CHINESE INFLATION SPEEDS UP PDF Print E-mail

Source:  The Wall Street Journal                    Date: 15 June, 2011

China said inflation accelerated last month, reinforcing expectations that the Government is likely to keep tightening despite widening signs that activity is already slowing in the world's No. 2 economy. The consumer price index rose 5.5% in May from a year earlier, outpacing the recent high of 5.4%, hit in March, and marked the fastest clip since the index rose 6.3% in July 2008.

The inflation reading came after China's central bank a day earlier reported a sharp slowdown in credit growth, with Chinese banks issuing 551.6 billion yuan (USD85.1 billion) of new loans in May, down from 739.6 billion yuan in April and below economists' expectations.

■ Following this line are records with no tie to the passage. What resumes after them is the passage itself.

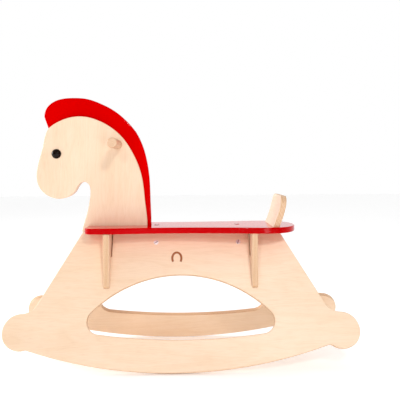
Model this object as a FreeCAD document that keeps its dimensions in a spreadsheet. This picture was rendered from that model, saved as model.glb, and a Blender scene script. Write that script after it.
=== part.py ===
import FreeCAD, Part
import math
import os
import Sketcher
from FreeCAD import Placement, Rotation, Vector

# Flat-pack plywood rocking horse. The origin is on the floor, under the middle of the
# rockers. +Z is up, the horse looks along -X, and its left side is at -Y.
# Two side panels lean in and meet under the seat. Two cross boards lap into them. The head
# is a red board between two thin cheeks; the red board is also the mane and the tongue that
# goes down between the panels.

SIZES = (
    ("ply", 12.0, "thickness of every flat board"),
    ("cheek_ply", 6.0, "thickness of the head's two outer boards"),
    ("fit_gap", 0.3, "clearance around a board in its slot, each side"),
    ("slot_play", 1.8, "extra slot room on the inner side of each cross board"),
    ("edge_radius", 2.0, "rounding of the boards' edges"),
    ("seat_height", 273.0, "floor to the top of the seat"),
    ("splay", 24.0, "lean of each side panel, in degrees"),
    ("rocker_length", 700.0, "overall length over the stop knobs"),
    ("rocker_radius", 940.0, "radius of the rocking edge"),
    ("rest_point", -16.0, "lowest point of the rocking edge, under the centre of mass"),
    ("knob_radius", 35.3, "round stop at each end of a rocker"),
    ("knob_rise", 23.7, "knob's middle above a rocking edge that had its lowest point midway"),
    ("knob_toe_radius", 9.0, "hollow between rocking edge and knob"),
    ("knob_heel_radius", 34.0, "hollow between knob and sloping side"),
    ("panel_top_length", 404.0, "length of a panel's top edge"),
    ("window_top", 189.5, "rocking edge up to the top of the window"),
    ("window_bottom", 61.3, "rocking edge up to the bottom of the window"),
    ("window_upper_bow", 250.0, "radius of the window's upper edge"),
    ("window_lower_bow", 1200.0, "radius of the window's lower edge"),
    ("window_end_radius", 25.5, "radius of the window's two ends"),
    ("cross_spacing", 298.0, "front cross board to rear cross board, middle to middle"),
    ("cross_length", 149.0, "length of a cross board, side to side"),
    ("cross_height", 108.5, "height of a cross board"),
    ("cross_corner", 6.0, "radius of a cross board's corners"),
    ("seat_front", -194.0, "seat's front edge"),
    ("seat_back", 239.5, "seat's rear tip"),
    ("seat_front_half", 73.0, "half width at the front"),
    ("seat_waist_half", 63.0, "half width at the waist"),
    ("seat_rear_half", 79.0, "greatest half width, at the rear"),
    ("seat_corner", 17.0, "radius of the front corners"),
    ("head_height", 270.0, "seat top to the crown of the mane"),
    ("tongue_drop", 66.0, "length of the head's tongue below the seat"),
    ("tongue_front", -190.0, "front edge of the tongue"),
    ("tongue_back", -108.0, "rear edge of the tongue"),
    ("handle_diameter", 20.0, "round handle bar"),
    ("handle_length", 208.0, "handle bar, end to end"),
    ("eye_diameter", 20.0, "bead eye"),
    ("eye_rise", 7.5, "how far a bead stands off the head"),
    ("eye_tenon", 8.0, "diameter of the bead's tenon"),
    ("tenon_length", 8.0, "length of the bead's tenon"),
    ("back_width", 130.0, "backrest, side to side"),
    ("back_height", 62.0, "backrest above the seat"),
    ("back_front", 187.0, "front face of the backrest where it leaves the seat"),
    ("back_lean", 25.0, "lean of the backrest at its foot, in degrees"),
    ("back_bend", 215.0, "radius of the bent ply, to its middle layer"),
    ("back_corner", 24.0, "radius of the backrest's upper corners"),
    ("groove_depth", 4.0, "groove in the seat for the backrest's foot"),
    ("bolt_diameter", 6.0, "furniture bolts"),
    ("bolt_head", 10.0, "head of a furniture bolt"),
    ("bolt_head_rise", 3.5, "height of a bolt's head"),
    ("bolt_hole", 6.6, "clearance hole for a bolt"),
    ("bolt_recess", 10.6, "recess for a bolt's head"),
    ("socket", 4.6, "hexagon socket, across its corners"),
    ("nut_diameter", 10.0, "barrel nut"),
    ("nut_drop", 29.0, "middle of a barrel nut below the panel's top edge"),
    ("nut_overrun", 8.0, "bolt's end beyond the middle of its nut"),
    ("bolt_behind_mane", 11.0, "front pair of seat bolts behind the mane's foot"),
    ("bolt_before_cross", 30.0, "rear pair of seat bolts ahead of the rear cross board"),
    ("dowel_diameter", 6.0, "wooden dowels between cross boards and seat"),
    ("dowel_length", 18.0, "length of a seat dowel"),
    ("dowel_in_seat", 8.0, "part of a seat dowel that is in the seat"),
    ("dowel_reach", 45.0, "seat dowels to the middle line"),
    ("core_dowel_diameter", 8.0, "wooden dowels through the head's three boards"),
    ("core_dowel_length", 20.0, "length of a head dowel"),
    ("screw_diameter", 4.0, "wood screws"),
    ("screw_head", 7.0, "head of a wood screw"),
    ("screw_head_rise", 2.5, "height of a wood screw's head"),
    ("screw_recess", 7.6, "recess for a wood screw's head"),
    ("screw_length", 28.0, "backrest screws, below the head"),
    ("screw_bite", 20.0, "length of a backrest screw above the seat's top"),
    ("screw_reach", 44.0, "outer backrest screws to the middle line"),
    ("screw_sunk", 3.0, "handle screw's head below the mane's edge"),
)

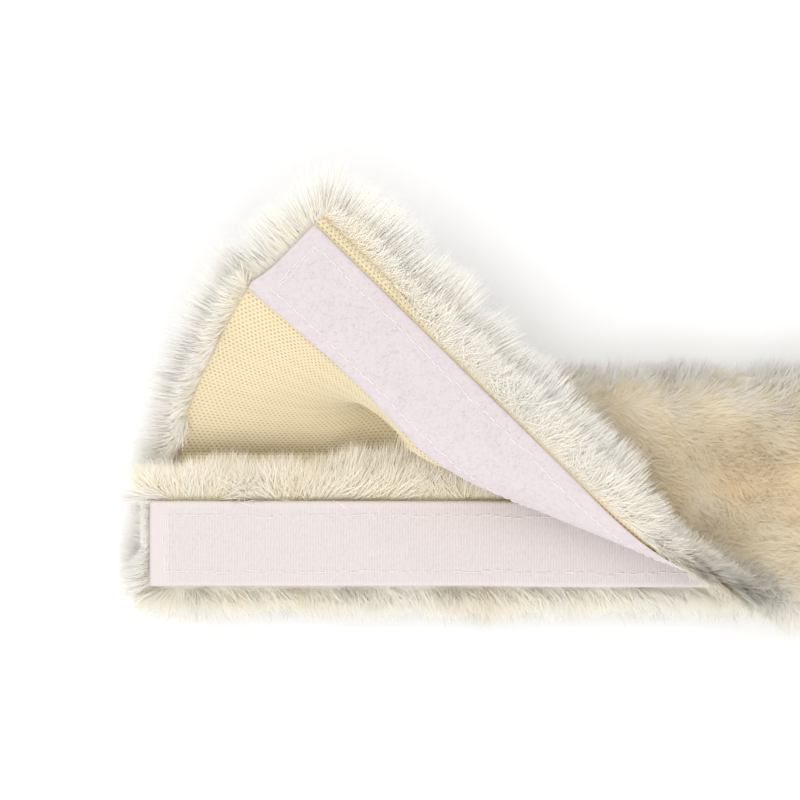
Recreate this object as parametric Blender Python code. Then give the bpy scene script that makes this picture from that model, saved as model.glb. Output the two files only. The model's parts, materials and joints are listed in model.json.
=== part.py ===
"""Synthetic sheepskin girth sleeve: a pile fabric panel folded into a flat tube, its closure peeled open at one end."""

import math

import bpy
from mathutils import Matrix, Vector

# Driving dimensions, in metres. X runs along the sleeve from its peeled end, Y runs across it
# from the bottom fold to the top fold, and Z is the height above the table.
LENGTH = 0.600
FLAT_WIDTH = 0.08965  # across the knit, from the bottom fold to the top fold
PILE = 0.0120  # laid pile, as a plain layer
KNIT = 0.0012
CAVITY = 0.0090  # room for the girth between the back and the lap
TAPE = 0.0010
TAPE_WIDTH = 0.0380
THREAD = 0.0004
THREAD_WIDTH = 0.0010
STITCH_INSET = 0.0065  # from a tape's edge to its row of stitches
GAP = 0.0003  # between neighbours that touch
CLOSURE_GAP = 0.0004  # between the two rows of thread when the closure is shut
SHEARED_PILE = 0.0020  # pile left under the hook tape
LAP_HEIGHT = 0.0440  # from the bottom fold to the lap's free edge
LAP_FRINGE = 0.0180  # pile that reaches past the lap's free edge
LAP_FRINGE_DEPTH = 0.0034
HOOK_TAPE_LOW = 0.0025
LOOP_TAPE_LOW = 0.0018
FREE_EDGE = -0.0035  # the front's free edge lies a little below the bottom fold
FRINGE = 0.0120  # pile past the free edge
END_FRINGE = 0.0100  # pile past each end
EDGE_BEAD = 0.0011  # width of the overlocked edge
FRONT_START = 0.0100  # the front's end stands back from the lap's
ROLL_RADIUS = 0.0180  # the peeled flap turns back over its own pile
PEEL_FOOT = (0.2380, LOOP_TAPE_LOW)  # where the peel fold reaches the closure
PEEL_ANGLE = math.radians(22.2)  # between the peel fold and the sleeve
ROLL_LENGTH = 0.1370  # straight stretch of the roll, from the peel foot
ROLL_SPREAD = math.radians(60)  # half the angle that the roll's own solid covers
ARC_STEPS = 16

# Heights of the layers, from the table up.
BACK_KNIT_Z = PILE + GAP
LAP_KNIT_Z = BACK_KNIT_Z + KNIT + CAVITY
LAP_PILE_Z = LAP_KNIT_Z + KNIT + GAP
HOOK_TAPE_Z = LAP_PILE_Z + SHEARED_PILE + GAP
HOOK_THREAD_Z = HOOK_TAPE_Z + TAPE + GAP
LOOP_THREAD_Z = HOOK_THREAD_Z + THREAD + CLOSURE_GAP
LOOP_TAPE_Z = LOOP_THREAD_Z + THREAD + GAP
FRONT_KNIT_Z = LOOP_TAPE_Z + TAPE + GAP
FRONT_PILE_Z = FRONT_KNIT_Z + KNIT + GAP

# The roll takes up a strip of the front, half to each side of the peel fold. It turns a quarter turn on the
# sleeve, and the flap turns a quarter turn on the roll, so that both come to lie in the front's plane.
ROLL_HALF = math.pi / 2 * ROLL_RADIUS
HINGE_OUT = ROLL_HALF / 2
HINGE_Z = FRONT_KNIT_Z + ROLL_RADIUS - ROLL_HALF / 2

# The two folds, as half rings seen along X.
BOTTOM_RADIUS = (LAP_KNIT_Z + KNIT - BACK_KNIT_Z) / 2
BOTTOM_CENTRE = (BOTTOM_RADIUS, BACK_KNIT_Z + BOTTOM_RADIUS)
TOP_RADIUS = (FRONT_KNIT_Z + KNIT - BACK_KNIT_Z) / 2
TOP_CENTRE = (FLAT_WIDTH - TOP_RADIUS, BACK_KNIT_Z + TOP_RADIUS)
FOLD_FLEECE_TOP = HOOK_TAPE_Z + 0.0007

# The peel fold in plan: a point on it, its direction to the right, and its side towards the closed front.
FOLD_ALONG = Vector((math.cos(PEEL_ANGLE), -math.sin(PEEL_ANGLE)))
FOLD_SIDE = Vector((math.sin(PEEL_ANGLE), math.cos(PEEL_ANGLE)))


def material(name, colour, roughness):
    made = bpy.data.materials.new(name)
    made.use_nodes = True
    shader = made.node_tree.nodes["Principled BSDF"]
    shader.inputs["Base Color"].default_value = (*colour, 1.0)
    shader.inputs["Roughness"].default_value = roughness
    shader.inputs["Metallic"].default_value = 0.0
    return made


def clear_scene():
    for obj in list(bpy.data.objects):
        bpy.data.objects.remove(obj, do_unlink=True)


def outline_object(name, outline, thickness, look):
    """A flat outline in its own XY plane, thickened evenly to both sides."""
    curve = bpy.data.curves.new(name, "CURVE")
    curve.dimensions = "2D"
    curve.fill_mode = "BOTH"
    curve.extrude = thickness / 2
    spline = curve.splines.new("POLY")
    spline.points.add(len(outline) - 1)
    for point, place in zip(spline.points, outline):
        point.co = (place[0], place[1], 0.0, 1.0)
    spline.use_cyclic_u = True
    curve.materials.append(look)
    made = bpy.data.objects.new(name, curve)
    parts.objects.link(made)
    return made


def slab(name, outline, low, thickness, look):
    """A layer lying flat, from the height low up."""
    made = outline_object(name, outline, thickness, look)
    made.location = (-CENTRE[0], -CENTRE[1], low + thickness / 2)
    return made


def length_of_section(name, section, start, end, look):
    """A cross-section in the YZ plane, drawn out along X."""
    made = outline_object(name, section, end - start, look)
    made.rotation_euler = (math.pi / 2, 0.0, math.pi / 2)
    made.location = ((start + end) / 2 - CENTRE[0], -CENTRE[1], 0.0)
    return made


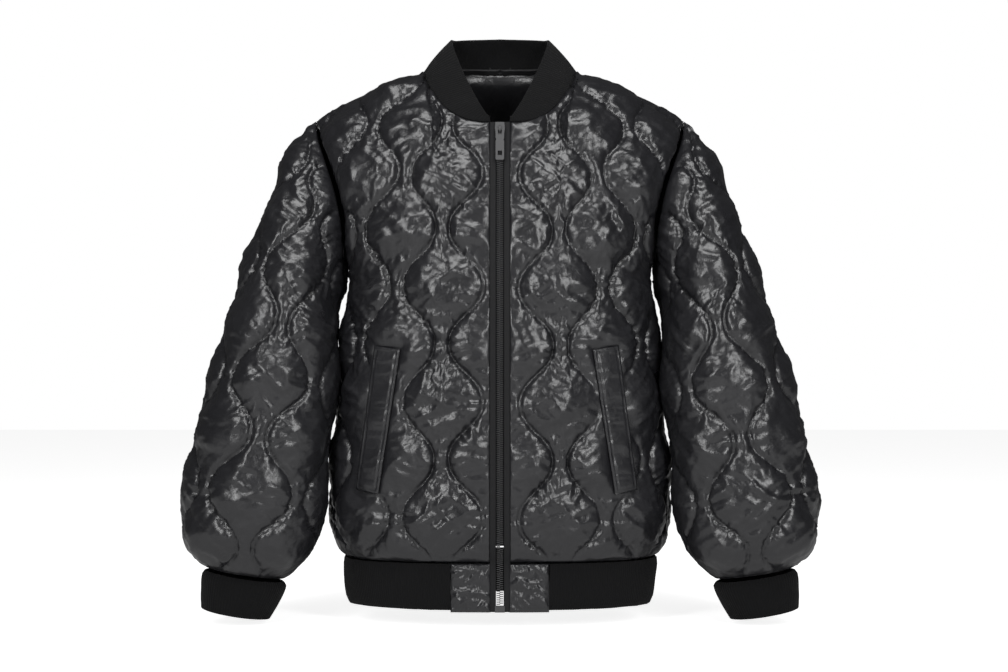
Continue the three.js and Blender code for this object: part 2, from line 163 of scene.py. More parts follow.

The credit data, along with unexpectedly slow growth in the money supply, offered the latest sign that the series of interest rate hikes and other tightening moves aimed at taming prices have started to take hold in China's economy—a major source of global growth. Already, a drop in housing prices in some big cities threatens to cool activity in construction, which has propelled China's expansion and fed demand for commodities such as iron ore and copper.

The present data also made for mixed signals on the pace of the slowdown, with the benchmark measure of industrial output increasing 13.3% in May, down slightly from a 13.4% rise in April. Investment in factories, building construction and other fixed-asset investment accelerated, however, rising 25.8% in the first five months, from 25.4% pace in the January-April period.

The stubbornly high inflation reading is likely to remain the primary focus of China's monetary policymakers, analysts said. Despite the slowdown, most analysts still expect the economy to grow at 9% or faster this year. Inflation, meanwhile, has been a source of growing public anger that has worried a government obsessed with maintaining social stability.